Glossary: A List of Cancer-Related Terms

Glossary: A List of Cancer-Related Terms

Cancer: A group of more than 100 diseases in which cells in a part of the body begin to grow out of control.

Carcinogen: Any substance that causes cancer or helps cancer grow.

Caregiver: A caregiver is anyone who provides physical, emotional, spiritual, financial, or logistical support to a loved one with a chronic, disabling or life-threatening illness.

Chemotherapy: Treatment with drugs to destroy cancer cells.

Gene: A section of deoxyribonucleic acid (DNA) that has information on hereditary traits such as hair color, eye color, and height, as well as susceptibility to certain diseases.

Malignant: Cancerous; A tumor that is cancerous is called malignant.

Melanocytes: Cells that make the skin coloring.

Melanoma: A cancerous (malignant) tumor that begins in the melanocytes.

Oncologist: A doctor with special training in the diagnosis and treatment of cancer.

Prognosis: A prediction of the course of disease. The outlook for the chances of survival.

Radiation: The use of high-energy particles to destroy or damage cancer cells. It is one of the most common treatments for cancer.

Remission: Complete or partial disappearance of the signs and symptoms of cancer in response to treatment; the period during which a disease is under control.

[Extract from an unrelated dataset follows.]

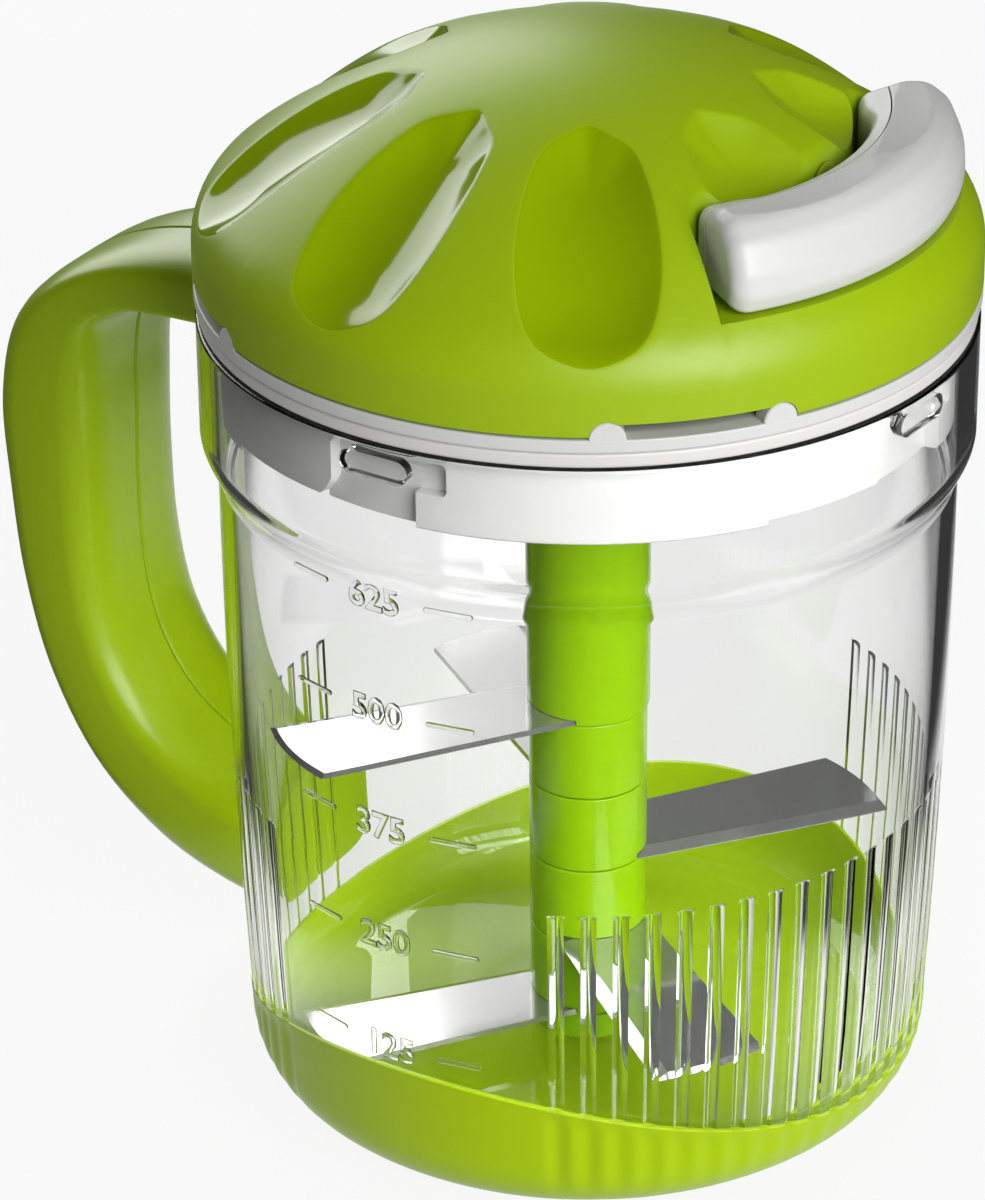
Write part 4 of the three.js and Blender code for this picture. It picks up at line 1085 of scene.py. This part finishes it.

Risk-Factor: Anything that is related to a person’s chance of getting a disease such as cancer.

Secondhand Smoke: Also known as environmental tobacco smoke (ETS) or passive smoke. It is a mixture of 2 forms of smoke that come from burning tobacco: sidestream smoke (smoke that comes from the end of a lighted cigarette, pipe, or cigar) and mainstream smoke (smoke that is exhaled by a smoker).

Surgery: An operation for the removal or change of a particular part of the body typically performed under an anesthetic.

Symptom: A change in the body caused by an illness or condition, as described by the person experiencing it.

These definitions come from the websites of the Cancer Support Community and the American Cancer Society.